SOME LIFT IN YOUR LIFE
Holden has the key for the next generation of Aussie sedan families
Could there be anything more Australian than strapping two kids into the back of dad’s Commodore and heading to Dreamworld? Long-distance travel in a big Holden sedan is a right of passage for Aussie kids — but is the experience watered down when the Commodore’s an import? Not least when it’s a four-cylinder diesel sending power to the front wheels.
Let’s pack up the Commodore Calais Liftback 2.0T Diesel and do the road trip.
IAIN: Today I become a real man. I’m married, have two kids and there’s a new Commodore on the driveway.
JULES: I’ll get your pipe and slippers. A Commodore’s your birthright, I take it?
IAIN: It’s just the rules. As an Australian family man you ultimately must become Sedan Dad, and for 40 years that meant a Commodore or Falcon.
JULES: Rules have changed. You all drive double-cab utes now.
IAIN: I’m sticking with tradition. This is the luxury Calais version, complete with super-sensible four-cylinder diesel and front-wheel drive.
JULES: Not one for the rear-drive V8 Commodore faithful then? It looks quite attractive from some angles but did it have to be black? It looks like a salesman’s car.
IAIN: And he’d be very happy with it. Elegant Euro design with Liftback rather than conventional sedan shape, classy 18-inch alloys and a smattering of chrome. It’s as graceful as the Calais badge demands.
JULES: It’s also the most masculine car I could imagine. And just a bit bland, sorry.
IAIN: It’s a dad thing. You wouldn’t understand.
JULES: Right. The rivals?
IAIN: For $3000 less there’s a petrol Calais. I’d consider a Mazda6, Toyota Camry, Skoda Superb or even a Kia Stinger instead.
THE LIVING SPACE
JULES: Black inside too?
IAIN: OK, it’s a bit dour, but there’s leather everywhere and it’s a classy, tech-filled dash, wouldn’t you say?
JULES: Intuitive layout and the eight-inch touchscreen — they’re good. Apple CarPlay mirrors my smartphone perfectly.

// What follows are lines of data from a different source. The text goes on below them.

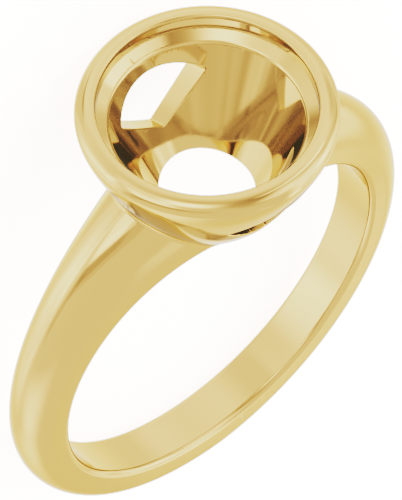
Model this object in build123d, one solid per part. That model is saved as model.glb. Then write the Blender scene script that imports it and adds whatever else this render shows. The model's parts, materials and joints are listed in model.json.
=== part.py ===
from build123d import *
import os
from math import atan2, cos, degrees, hypot, radians, sin, tan

# Ring mounting with an empty round bezel, cast in one piece.
# It is drawn upright: finger hole along Y, head towards +Z, hole's centre at the origin.
# At the end it is turned about X, to lie on its back as it rests on a table.

# Finger hole; its edges are rounded a little past its surface, so that the cut meets them at an angle
finger_diameter = 17.3
hole_edge_round = 0.28
hole_edge_overrun = 0.08

# Shank, from its base opposite the head to the two ends that run into the head
base_width = 2.3
base_thickness = 1.8
head_end_width = 5.02
head_end_thickness = 3.84
width_growth = 5.4
thickness_growth = 3.9
base_side_share = 0.66
head_end_side_share = 0.215
head_end_angle = 80.0
sections_a_side = 8

# Stone seat: a straight wall, a groove for the stone's edge, then the seat
seat_bore_diameter = 8.88
seat_bore_depth = 0.68
seat_bore_chamfer = 0.07
groove_depth = 0.14
groove_height = 0.12
seat_width = 0.6
seat_fall = 0.29

# Head: a slightly bowed cone that grows into a lip round the stone's wall, and a funnel inside it
head_height = 5.63
wall_angle = 26.6
wall_bow = 0.125
wall_bow_share = 0.38
wall_thickness = 0.963
lip_width = 0.87
lip_overhang = 0.276
lip_height = 1.549
lip_crown_height = 0.56

# Windows at the front and the back, cut square to the wall: a bowed V below, an arch above
# Their heights are shares of the head's, from the level of the finger hole's top
window_slope = 25.5
window_width = 4.6
window_apex_share = 0.44
window_corner_share = 0.745
window_arch_share = 0.925
window_side_bow = 0.12

finger_radius = finger_diameter / 2
edge_start = finger_radius + hole_edge_round
edge_end = finger_radius - hole_edge_overrun
seat_bore_radius = seat_bore_diameter / 2
lip_top = finger_radius + head_height
rim_radius = seat_bore_radius + lip_width
rim_level = lip_top - lip_crown_height
lip_start = lip_top - lip_height
lip_start_radius = rim_radius - lip_overhang
wall_flare = tan(radians(wall_angle))
wall_foot_radius = lip_start_radius - (lip_start - finger_radius) * wall_flare
# depth by which the solids run on inside the finger hole before it is cut
run_in = 0.6
# control length of a quarter ellipse drawn as one cubic curve
ellipse_share = 0.5523


def growth(angle, power):
    """share of the way from the base's size to the head end's"""
    return ((angle + 90) / (head_end_angle + 90)) ** power


def shank_section(turn):
    """one D-shaped section, across the shank at an angle in the ring's plane from +X"""
    angle = turn if turn <= 90 else 180 - turn
    width_share = growth(angle, width_growth)
    thickness_share = growth(angle, thickness_growth)
    side_share = base_side_share + (head_end_side_share - base_side_share) * growth(angle, 1)
    half = (base_width + (head_end_width - base_width) * width_share) / 2
    thickness = base_thickness + (head_end_thickness - base_thickness) * thickness_share
    root = finger_radius - run_in
    side_end = finger_radius + thickness * side_share
    crown = finger_radius + thickness
    half_control = half * ellipse_share
    rise_control = side_end + (crown - side_end) * ellipse_share
    outward = (cos(radians(turn)), 0, sin(radians(turn)))
    across = Plane(origin=(0, 0, 0), x_dir=(0, 1, 0), z_dir=(outward[2], 0, -outward[0]))
    neck = half - hole_edge_round
    with BuildSketch(across) as section:
        with BuildLine():
            Line((-neck, root), (neck, root))
            Line((neck, root), (neck, edge_end))
            Bezier((neck, edge_end), (half, edge_end), (half, edge_start))
            Line((half, edge_start), (half, side_end))
            Bezier((half, side_end), (half, rise_control), (half_control, crown), (0, crown))
            Bezier((0, crown), (-half_control, crown), (-half, rise_control), (-half, side_end))
            Line((-half, side_end), (-half, edge_start))
            Bezier((-half, edge_start), (-half, edge_end), (-neck, edge_end))
            Line((-neck, edge_end), (-neck, root))
        make_face()
    return section.sketch.face()


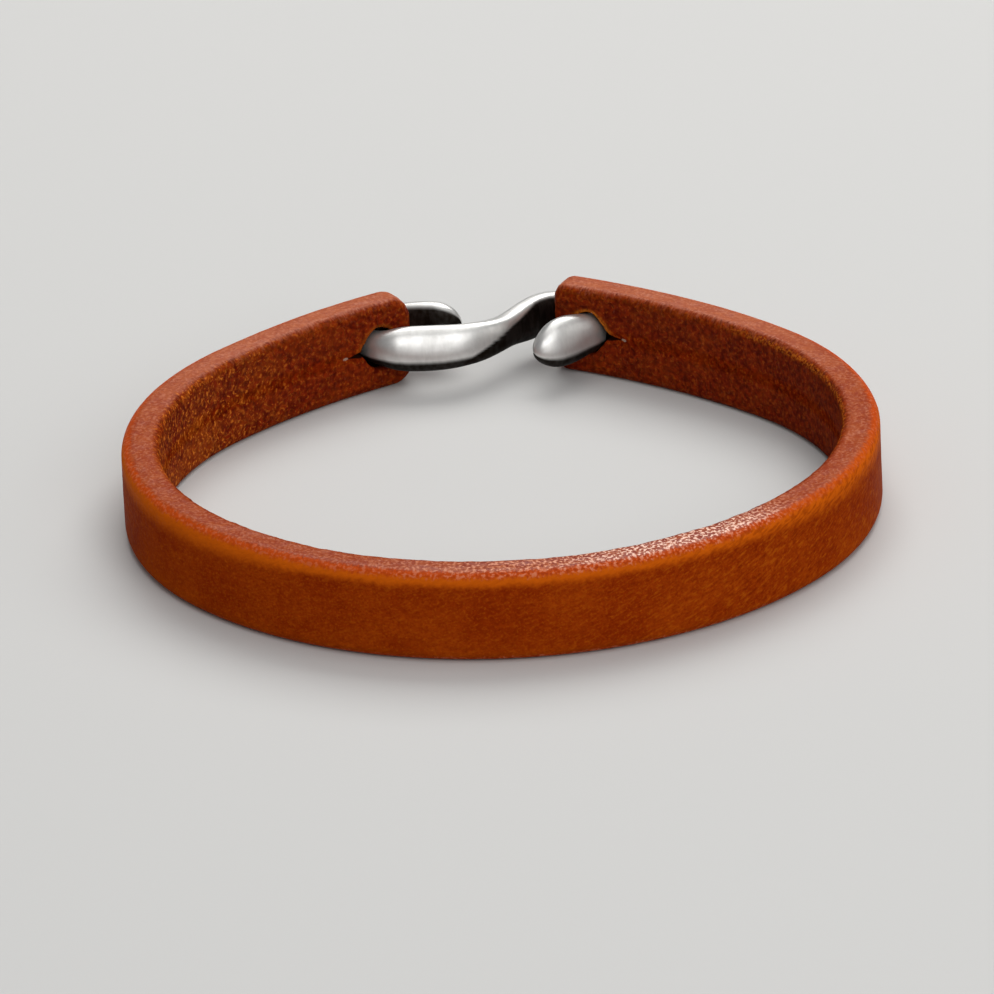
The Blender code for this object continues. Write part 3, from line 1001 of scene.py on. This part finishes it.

IAIN: The ZB Commodore is a tad slimmer than the old Aussie-built ones but still feels a big car for those sitting up front.
JULES: Decent space for adults in the back, too, and our kids in their car seats can’t reach the seats in front with their grubby feet.
IAIN: You want leathery luxury in a Calais and I rate these low-mounted seats. No bum numbness after a three-hour highway trip but there were some hard cabin plastics letting the side down.
JULES: For the money, it feels good value. Heated seats, wireless phone charging, satnav, keyless entry and start, ambient lighting, parking sensors everywhere and I like how it can reverse park itself when you learn the technique.
IAIN: A 4.2-inch digital screen between the dials is superb for driver info too. The passenger seat isn’t powered, nor is there a headup display. Bit stingy. Should be Calais staples.
JULES: More storage too. Once I had found a place for my phone, purse, coffee, sunnies and water bottle, it was a bit crammed.
IAIN: It’s strange driving a diesel Commodore but I can embrace the new. It takes a bit of persuading to get up to speed but the mid-range shove is great from this 2.0-litre — but it can sound a bit, well, diesel-y.
JULES: Not as refined as a BMW diesel, for example, but look at the price difference. Anyway, there’s enough grunt to get you to your sales conferences on time.
IAIN: Thank you. There’s no radar cruise control and it’s just what a Calais owner would want for highway driving or sat in traffic.
JULES: Excellent boot space and the liftback design makes for a giant easy-to-load opening. IAIN: Opening it’s a fiddle though. You have to push a button then lift the tailgate separately, rather than in one motion. There really should be a button on the keyfob to open it too. JULES: Weekly shopping fits in easily plus there’s space for all your promotional banners and sales brochures.
IAIN: Holden’s engineers have done their usual excellent job of setting up this import’s chassis and steering for our conditions but it needs steering wheel paddle-shifters for the auto. JULES: It handles well but can be a bit bumpy on bad roads.
IAIN: I thought it a good mix. A really comfy ride that wafted along like a luxury sedan should. You’d want the petrol engine for more oomph but my Sunday drive would be taking the family on a highway road trip. We returned a decent 6.7L/100km — a petrol engine wouldn’t do that.
JULES: Great space for the two kids but we’d need the wagon to fit their bikes in the boot. IAIN: Safety’s brilliant. There’s a long list of active safety gear and driver assistance plus airbags stretching into the rear: something a modern dad should prioritise.
JULES: Definitely a dad work car rather than a family car, although the Calais was comfortable and fuel efficient on our 500km round trip. IAIN: It’s lazy to dislike the new Commodore. These are very good cars, strong on features and value. I’d prefer a wagon for family duties and a lustier, $3000 cheaper four-cylinder petrol over the diesel. But this is still a worthy entry into Sedan Dad life.